Strangely enough, completely against my strongest instincts, the movie begins to turn on Vega's sheer presence. Almost in the way Samantha Morton's mute performance stole Woody Allen's Sweet and Lowdown, she gestures, sighs, bats her eyes, and becomes the answer to Adam Sandler's female trouble. (His gender role-reversal with Leoni's character--the cooking, the compassionate parenting, the selflessness--is symbolic of Brooks's frustration. "Decency is sexy" was originally considered as a marketing tagline for the film, suggesting that patriarchy filtered through traditional female passivity is the white liberal male's moral mandate.) Her moonlit, skirt-blown profile pose in a climactic beach scene with Sandler was, yes, Marilyn-worthy.

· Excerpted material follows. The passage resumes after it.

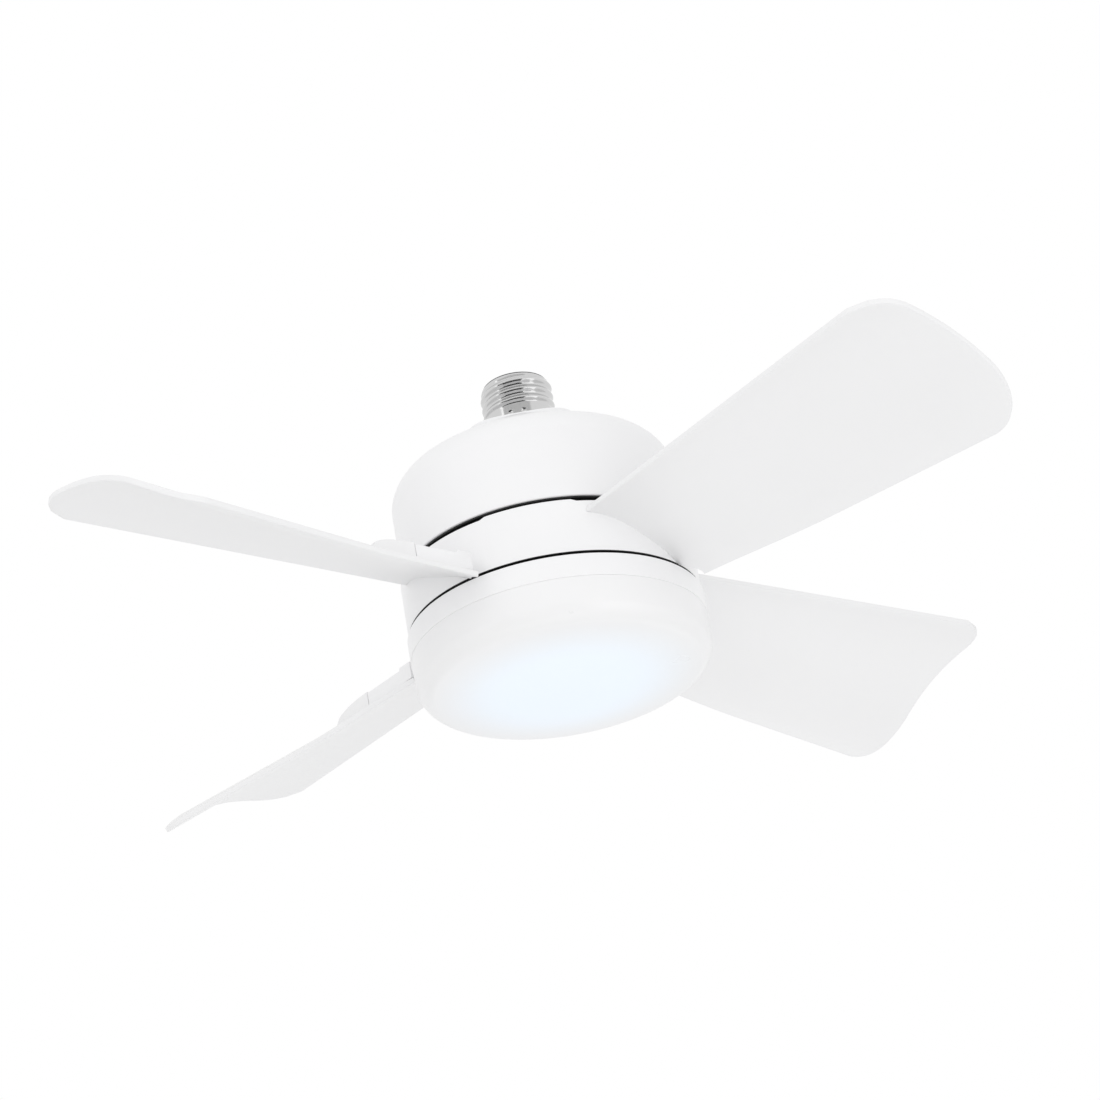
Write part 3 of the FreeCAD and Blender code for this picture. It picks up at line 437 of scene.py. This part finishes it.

But you wonder why I'm spending so many words on this almost-good film, one that will receive reviews as mixed as the true Spanglish state of mind itself. In the end, Spanglish never transcends its Sound of Music meets Mary Tyler Moore Show limitations. For all its attempts at engineering talented-tenth remedies to social inequity (Christina gets a brief shot at elite private schooling), this is still frankly a master-slave narrative. And despite the movie's brilliant ending scene, in which cultural assimilation is made as universal as the parent-child separation, it's all about the Anglo-American gaze. There are only two other Latino/a characters in the movie besides the Spanglish babes, and they are both barely articulate immigrants.

Granted there is a sizable constituency of don't-rock-the-boat Hispanics (mostly new Bush voters) who might be relieved that Spanglish trades the thug stereotype for a How Do You Solve a Problem Like Maria/we-know-our-place soft-shoe. It's no coincidence that the Malibu house used for the crucial scenes in the movie once belonged to blackface pioneer Al Jolson. This is a movie that pretends to confront the hemispheric clash of Anglo and Latino cultures in the original workplace--the home. But all Spanglish proves is that white men can be victims, too, "free" women have a lot to learn from their subjugated sisters, and Hollywood still can't see Latinos for the leaf-blowers.